In contrast, mesh-based (and grid-based like in the article) simulators approximate the Navier-Stokes equations and converge to the exact solution as the mesh element sizes approach zero.

Mesh-based simulators solve a global system of equations in every frame. This system has variables equal in number to total mesh elements over the entire domain. Solving such a large system (especially in 3D) is very expensive. Furthermore, the size and shape of the mesh elements drastically affect the numerical stability of the solution, and generating good meshes is not a solved problem in all cases. For these reasons, we really only use mesh-based simulators when we need a high-degree of scientific accuracy.

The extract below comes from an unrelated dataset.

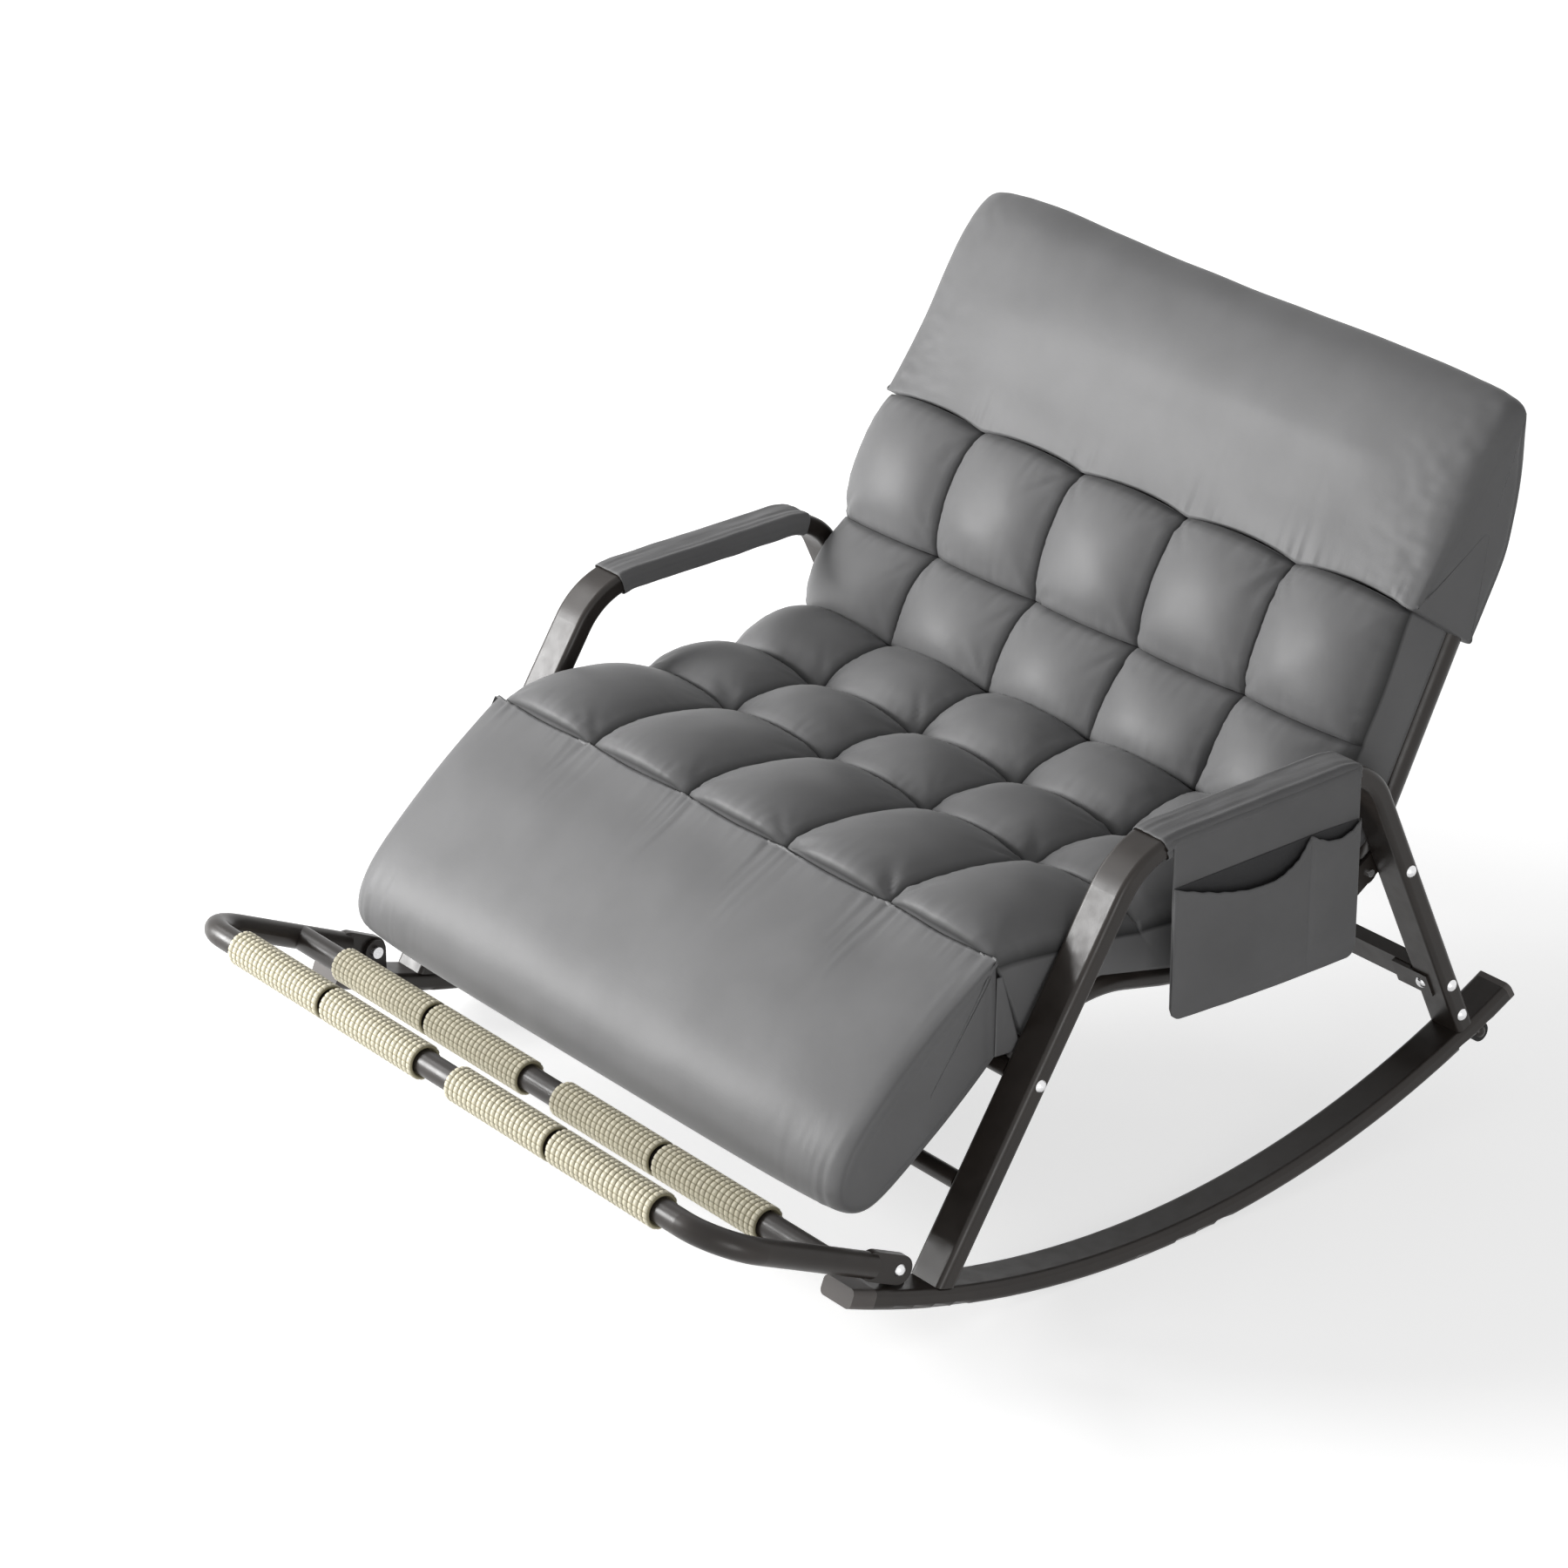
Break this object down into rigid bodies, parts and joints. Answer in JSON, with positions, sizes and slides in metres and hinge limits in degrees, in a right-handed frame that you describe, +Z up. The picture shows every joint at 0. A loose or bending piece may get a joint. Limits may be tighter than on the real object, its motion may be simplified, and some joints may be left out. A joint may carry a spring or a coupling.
{
  "type": "rocking lounge chair",
  "caption": "Wide rocking lounge chair on bow rails with quilted cushions, hinged back, side bag and a hinged footrest with massage rollers.",
  "frame": {"origin": "middle of the chair's footprint on the floor, at rest", "axes": "+Z up, -Y to the chair's front, +X to the sitter's left, where the side bag hangs"},
  "size_m": [1.2296, 1.4095, 1.0316],
  "materials": {
    "frame_paint": "satin black-brown paint",
    "bolt_zinc": "zinc plated",
    "cap_plastic": "fine moulded grain",
    "tip_rubber": "matte",
    "roller_plastic": "ribbed, satin",
    "cushion_cloth": "smooth satin weave",
    "sleeve_cloth": "plain weave",
    "sling_cloth": "coarse sling weave"
  },
  "bodies": {
    "base": {"rail_left": "frame_paint", "rail_right": "frame_paint", "tip_bracket_left": "frame_paint", "tip_bracket_right": "frame_paint", "front_leg_left": "frame_paint", "front_leg_right": "frame_paint", "arm_tube_left": "frame_paint", "arm_tube_right": "frame_paint", "rear_leg_left": "frame_paint", "rear_leg_right": "frame_paint", "front_low_cross_tube": "frame_paint", "rear_low_cross_tube": "frame_paint", "seat_front_cross_tube": "frame_paint", "seat_rear_cross_tube": "frame_paint", "seat_side_tube_left": "frame_paint", "seat_side_tube_right": "frame_paint", "leg_support_loop": "frame_paint", "hinge_plate_left": "frame_paint", "hinge_plate_right": "frame_paint", "footrest_lug_left": "frame_paint", "footrest_lug_right": "frame_paint", "recline_bolt_left": "bolt_zinc", "recline_bolt_right": "bolt_zinc", "leg_bolts_left": "bolt_zinc", "leg_bolts_right": "bolt_zinc", "tab_bolts": "bolt_zinc", "footrest_bolt_left": "bolt_zinc", "footrest_bolt_right": "bolt_zinc", "rail_front_cap_left": "cap_plastic", "rail_front_cap_right": "cap_plastic", "rail_rear_cap_left": "cap_plastic", "rail_rear_cap_right": "cap_plastic", "tip_stop_left": "tip_rubber", "tip_stop_right": "tip_rubber", "leg_bolster": "cushion_cloth", "seat_cushion": "cushion_cloth", "arm_sleeve_left": "sleeve_cloth", "arm_sleeve_right": "sleeve_cloth", "side_bag": "sleeve_cloth", "seat_sling": "sling_cloth"},
    "backrest": {"back_frame": "frame_paint", "back_sling": "sling_cloth", "back_cushion": "cushion_cloth", "head_pillow": "cushion_cloth"},
    "footrest": {"footrest_frame": "frame_paint", "footrest_inner_tube": "frame_paint"},
    "roller_1": {"massage_roller_1": "roller_plastic"},
    "roller_2": {"massage_roller_2": "roller_plastic"},
    "roller_3": {"massage_roller_3": "roller_plastic"},
    "roller_4": {"massage_roller_4": "roller_plastic"},
    "roller_5": {"massage_roller_5": "roller_plastic"},
    "roller_6": {"massage_roller_6": "roller_plastic"},
    "roller_7": {"massage_roller_7": "roller_plastic"},
    "roller_8": {"massage_roller_8": "roller_plastic"}
  },
  "joints": [
    {"name": "back_recline", "type": "hinge", "parent": "base", "child": "backrest", "pos_m": [0, 0.443, 0.405], "axis": [-1, 0, 0], "range_deg": [0, 20]},
    {"name": "footrest_swing", "type": "hinge", "parent": "base", "child": "footrest", "pos_m": [0, -0.392, 0.112], "axis": [-1, 0, 0], "range_deg": [0, 20]},
    {"name": "roller_1_spin", "type": "hinge", "parent": "footrest", "child": "roller_1", "pos_m": [-0.368, -0.67202, 0.23785], "axis": [1, 0, 0], "continuous": true},
    {"name": "roller_2_spin", "type": "hinge", "parent": "footrest", "child": "roller_2", "pos_m": [-0.145, -0.67202, 0.23785], "axis": [1, 0, 0], "continuous": true},
    {"name": "roller_3_spin", "type": "hinge", "parent": "footrest", "child": "roller_3", "pos_m": [0.145, -0.67202, 0.23785], "axis": [1, 0, 0], "continuous": true},
    {"name": "roller_4_spin", "type": "hinge", "parent": "footrest", "child": "roller_4", "pos_m": [0.368, -0.67202, 0.23785], "axis": [1, 0, 0], "continuous": true},
    {"name": "roller_5_spin", "type": "hinge", "parent": "footrest", "child": "roller_5", "pos_m": [-0.368, -0.50784, 0.16406], "axis": [1, 0, 0], "continuous": true},
    {"name": "roller_6_spin", "type": "hinge", "parent": "footrest", "child": "roller_6", "pos_m": [-0.145, -0.50784, 0.16406], "axis": [1, 0, 0], "continuous": true},
    {"name": "roller_7_spin", "type": "hinge", "parent": "footrest", "child": "roller_7", "pos_m": [0.145, -0.50784, 0.16406], "axis": [1, 0, 0], "continuous": true},
    {"name": "roller_8_spin", "type": "hinge", "parent": "footrest", "child": "roller_8", "pos_m": [0.368, -0.50784, 0.16406], "axis": [1, 0, 0], "continuous": true}
  ]
}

> It's worth pointing out that particle-based fluid simulators are not physically accurate.

Depends on what you mean by "particle-based". Lattice Boltzmann models, given specific constraints, can be easily shown to converge to the Navier-Stokes (and, if desired, even higher order fluid dynamics models) equations via the Chapman-Enskog expansion.


How can you show convergence when it is not shown that there is a unique solution to Navier-Stokes?


There's no contradiction. You show that what it converges to satisfies Navier-Stokes.

(Maybe there's another Navier-Stokes solution with the same initial conditions, maybe it's unique, doesn't matter!)


> It's worth pointing out that particle-based fluid simulators are not physically accurate.

Do you have some references for this? I was under the impression that convergence results have been shown for purely Lagrangian approaches like SPH.